E, com o sinal, sentira que estava indo cada vez mais longe, ou se distanciando cada vez mais - depende de como quisessem abordar os acontecimentos dos ultimos tempos que aconteciam dia apos dia. Se perguntava se nao estava chegando a hora de dizer adeus, querendo estar preparada. Nisso, pensara em todos os livros que ainda nao lera no criado ao lado da cama. Contabilizou 36. E lembrou-se que ainda havia aqueles que ela ainda nao sabia que existiam. E pensou em como eram muitos, e pensou em estrada, e e pensou em infinito - e lembrou que um dia tudo acaba. Ate o dia.

E que dia apos dia virava "vida".

E entao voltou-se para si mesma, para o caminho que trilhava - do qual as vezes queria escapar - e em como nao sabia para onde estava indo, ainda que pudesse estar indo embora.

13 de nov. de 2012

E quem seria ela

Estava  a correr em campos de trigo ou a caminhar por entre ruelas da cidade de cimento?

Ela, que sempre adiava a vida; ela, que num momento de inspiracao tremia; ela, que percebia sem olhar - estava ela fazendo a coisa certa?

E, enquanto escrevia isso, perguntava-se o que era certo, sabendo que so ela mesma poderia responder a si.

E todos  os dias chegavam assim: com aquele portao em cor desbotada que ela notava e perguntava-se por que, com as musicas que ficou de escutar, com os numeros que prometeu lembrar, com os inumeros papeis que colecionou e nunca deu a devida atencao, com bugingangas que se amontoavam em bolsas, com seu amor por chuveiros, por girassois que nunca viu nem ligou, por roupas que ela sabia que iria arrepender-se em comprar mas mesmo assim o fazia, com o pensamento no qual pensaria depois, com o anel no dedo que ela usava mais como fuga para distracao, com sua colecao de relogios de horas paradas, com seus suspiros soltos e guardados, com sua memoria fazendo-se valer, com a imagem que carimba o coracao, com o cheiro de comida barata, com passos rapidos e leves, com guarda-chuvas que nunca quis usar.

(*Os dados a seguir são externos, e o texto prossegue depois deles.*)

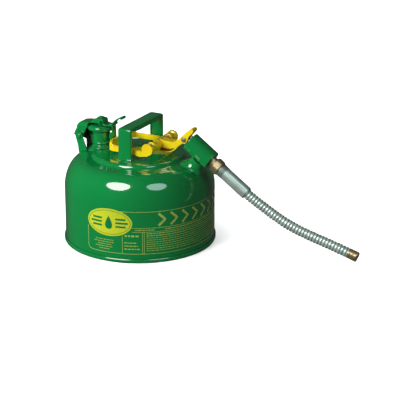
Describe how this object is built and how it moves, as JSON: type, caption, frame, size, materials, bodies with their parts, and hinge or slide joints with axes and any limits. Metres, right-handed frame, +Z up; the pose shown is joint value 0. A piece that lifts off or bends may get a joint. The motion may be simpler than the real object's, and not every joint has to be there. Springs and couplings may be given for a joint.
{
  "type": "safety gas can",
  "caption": "Round steel safety fuel can with a fixed carry handle, sprung filler cap, lift trigger, slanted pour valve and a flexible metal pour hose.",
  "frame": {"origin": "on the can's axis at floor level; the bottom panel's centre is 1.5 mm above it", "axes": "+Z up the can's axis, +X towards the pour hose, Y along the carry handle"},
  "size_m": [0.5826, 0.286, 0.2295],
  "materials": {
    "green_paint": "gloss",
    "yellow_paint": "gloss",
    "steel": "satin",
    "brass": "satin",
    "rubber": "matt"
  },
  "bodies": {
    "can": {"body_shell": "green_paint", "bottom_panel": "green_paint", "bottom_chime": "green_paint", "carry_handle": "green_paint", "fill_neck": "green_paint", "cap_hinge_bracket": "green_paint", "cap_spring_anchor": "green_paint", "cap_hinge_pin": "green_paint", "outlet_collar": "green_paint", "valve_housing": "green_paint", "cap_spring": "steel", "valve_spring": "steel", "trigger_rivet": "steel", "hose_ferrule": "steel", "flexible_hose": "steel", "fill_flame_arrester": "brass", "pour_flame_arrester": "brass", "stem_bush": "brass", "valve_seat": "brass", "outlet_ring": "brass", "coupling_nut": "brass", "hose_tip": "brass"},
    "trigger": {"trigger_lever": "yellow_paint"},
    "valve_stem": {"valve_stem": "steel", "valve_disc": "rubber"},
    "filler_cap": {"cap_lever": "green_paint", "fill_cap": "green_paint", "cap_gasket": "rubber", "cap_rivet": "green_paint", "latch_pin": "green_paint"},
    "cap_latch": {"cap_latch": "green_paint"}
  },
  "joints": [
    {"name": "trigger_lift", "type": "hinge", "parent": "can", "child": "trigger", "pos_m": [0.0965, 0, 0.2048], "axis": [0, 1, 0], "range_deg": [0, 6.5], "stiffness_Nm_per_rad": 0.4, "springref_deg": -17.19},
    {"name": "valve_slide", "type": "slide", "parent": "can", "child": "valve_stem", "axis": [0.8171, 0, -0.5764], "range_m": [0, 0.0016], "deforming": ["valve_spring"]},
    {"name": "cap_open", "type": "hinge", "parent": "can", "child": "filler_cap", "pos_m": [-0.1176, 0, 0.1848], "axis": [0, -1, 0], "range_deg": [0, 100], "stiffness_Nm_per_rad": 0.25, "springref_deg": -34.38},
    {"name": "latch_release", "type": "hinge", "parent": "filler_cap", "child": "cap_latch", "pos_m": [-0.055, 0, 0.2116], "axis": [0, -1, 0], "range_deg": [0, 14], "stiffness_Nm_per_rad": 0.02, "springref_deg": -34.38}
  ],
  "couplings": [
    {"joint": "valve_slide", "follows": "trigger_lift", "m_per_rad": 0.0125}
  ]
}
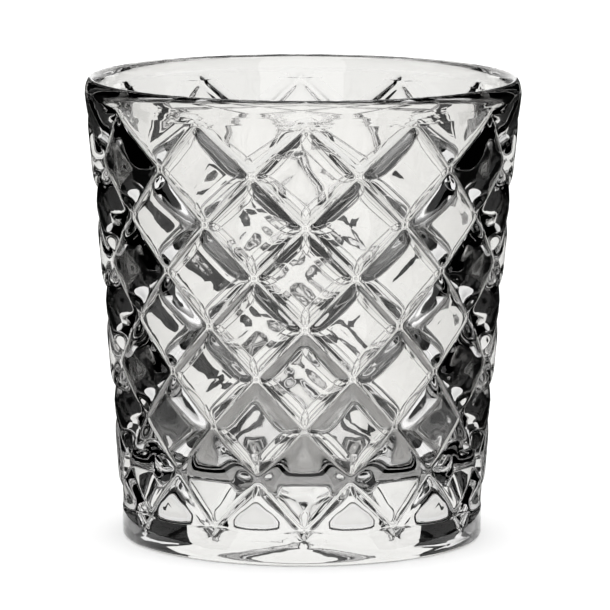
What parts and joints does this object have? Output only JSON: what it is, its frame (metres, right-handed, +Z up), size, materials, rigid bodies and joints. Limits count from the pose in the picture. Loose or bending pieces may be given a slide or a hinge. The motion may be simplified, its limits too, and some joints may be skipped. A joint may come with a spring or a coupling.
{
  "type": "whiskey tumbler",
  "caption": "Clear pressed-glass tumbler with tapered wall, plain rounded rim and foot bands, raised diamond pillows between V grooves outside, smooth inside and a thick dished base.",
  "frame": {"origin": "centre of the base, on the plane that the glass stands on", "axes": "+Z up along the axis of the glass, out of the mouth; a column of diamonds is centred on -Y"},
  "size_m": [0.088, 0.088, 0.0932],
  "materials": {
    "clear_glass": "clear, fire-polished"
  },
  "bodies": {
    "root": {"glass_body": "clear_glass"}
  },
  "joints": []
}
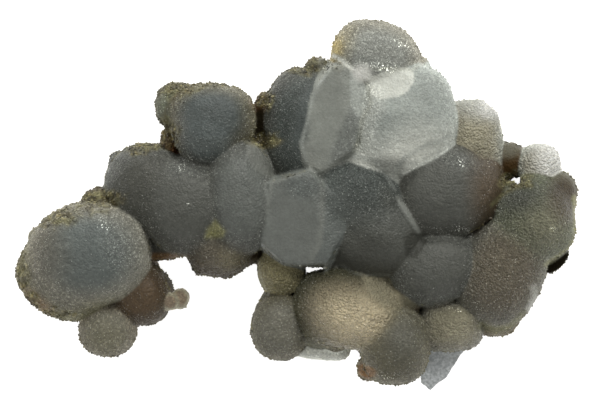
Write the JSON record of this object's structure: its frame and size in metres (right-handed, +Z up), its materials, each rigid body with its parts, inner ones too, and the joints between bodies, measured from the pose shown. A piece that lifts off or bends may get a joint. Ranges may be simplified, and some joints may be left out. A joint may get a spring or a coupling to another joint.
{
  "type": "botryoidal chalcedony specimen",
  "caption": "Natural plate of fused rounded chalcedony lobes with a fine sparkling skin and a thin clear blade at its rim, lying on its flat back.",
  "frame": {"origin": "under the middle of the specimen's bounding box, on the plane of its flat back", "axes": "+X along the specimen's length, towards the end with the pale bead; +Y towards the tall rounded crown; +Z up, out of the lobes"},
  "size_m": [0.1126, 0.0746, 0.0221],
  "materials": {
    "chalcedony_skin": "satin grey with a fine sparkling crust"
  },
  "bodies": {
    "root": {"chalcedony": "chalcedony_skin"}
  },
  "joints": []
}
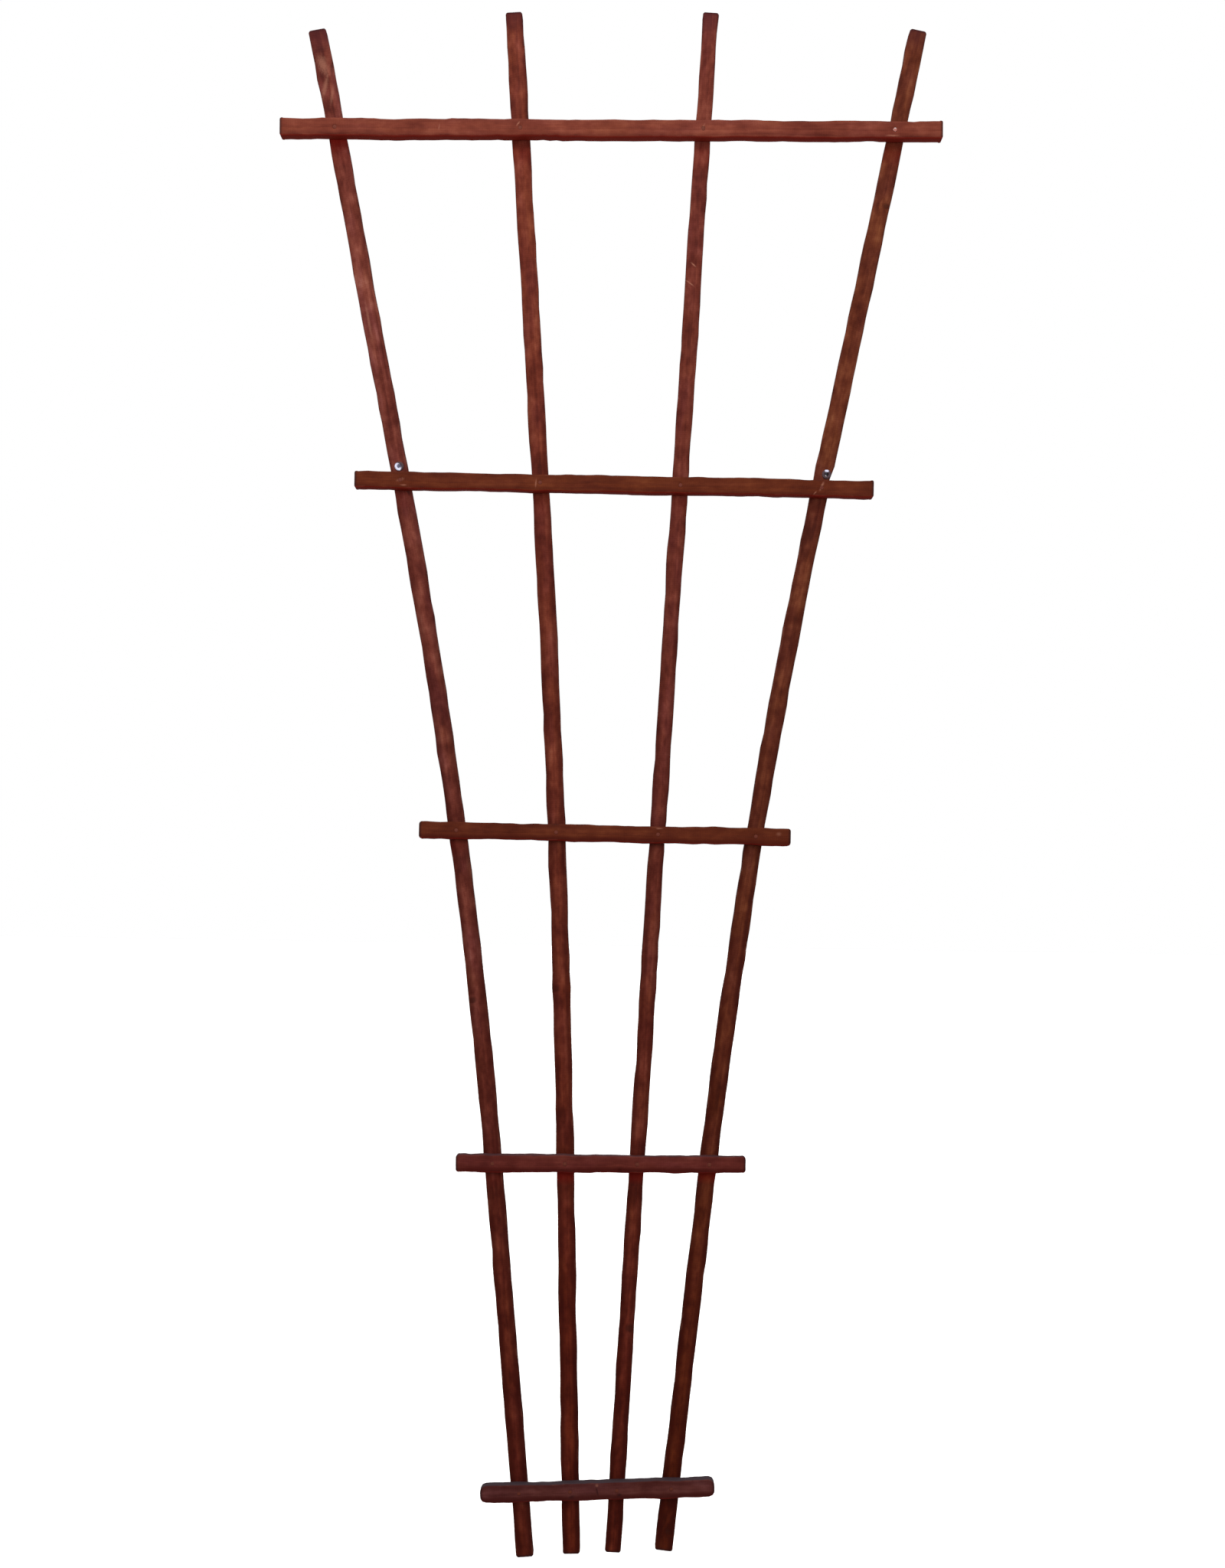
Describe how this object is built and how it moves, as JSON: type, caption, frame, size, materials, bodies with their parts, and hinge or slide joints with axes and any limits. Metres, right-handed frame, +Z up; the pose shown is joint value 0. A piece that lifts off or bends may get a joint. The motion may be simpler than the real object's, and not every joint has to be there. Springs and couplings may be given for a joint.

Essa era ela, ainda que nao se conhecesse. E por ai vagava, fosse campo ou rua em meio ao cimento - sendo cimento essa mesma.

11 de nov. de 2012

Porque estava distraida

Porque estava distraida, flores nasceram, janelas ficaram com marcas da chuva, cimento rachou. E, enquanto isso, degraus ela subiu, ventos viu passar, cheiros vieram com ela esbarrar, livros segurou na mao firme mas suave. Usou as pernas para caminhar. Foi aonde nao havia pensado existir. Chegou ate la. Por la morou, e ficou, e nao se foi. Reparou nas persianas, aprendeu a mexer na maquina, reclamou da poeira das escadas e se perguntou para que existiam basculantes.

Porque estava distraida, nem viu carro passar. Andou pelo passeio cheio de neve, se equilibrando porque gostava de aventura. Na esquina havia um posto, nas ruas haviam casas abandonadas que poderiam ser chamadas, todas elas, de "dela". A distracao invadiu a loja de conveniencias, a fez questionar-se porque so vendiam bobagens, pulou a maquina de cafe porque pensou que era chato. Cafe so tomava para acordar e estudar. E nunca mais.

Distraida, deixou-o entrar. Distraida, deixou-se entrar. Distraida, sentou de costas mas permitiu, sem nem perceber, sua voz entrar nos seus ouvidos e ficar ali. Distraida. Ela sempre estava distraida, embora sempre prestasse atencao em voce, em nos dois.

Porque a distracao fazia parte do seu dia, e seus dias faziam sua vida, comeu hamburguer e batata frita e desligou-se da sua saude. Queria mais eh viver. As vezes corria, desejando ficar perdida. As vezes cansava e preferia ficar em casa tomando cappuccino, olhando da janela e, no meio daquela neve toda tao branca, ve-lo chegar - radiante, tao branco, como a luz do dia na noite, como a sua luz, como estrela guia, como cometa. Ela gostava de cometa. E o chamava, assim, de seu.

Porque estava distraida fez amigos que amou, guardou-os nas caixinhas decoradas que ficam em seu coracao, cuidou para nao empoeirar, encheu de beijos e pensamentos bons. Porque distraida sempre era, tentou ficar atenta, tentou gravar poema, tentou ate mesmo estudar. E viu que o que mais vale a pena, na vida, na vida inteirinha, eh a vida que ela leva. Vai ver por isso quis te levar nela.

Quando estava distraida, e porque sempre estivera, sempre esta. Estara. Quem sabe a sua espera, como naquela vez no supermercado. Quem sabe so porque valia um sorvete. Quem sabe so porque deixou-se amar. Quem sabe ... so porque estava distraida.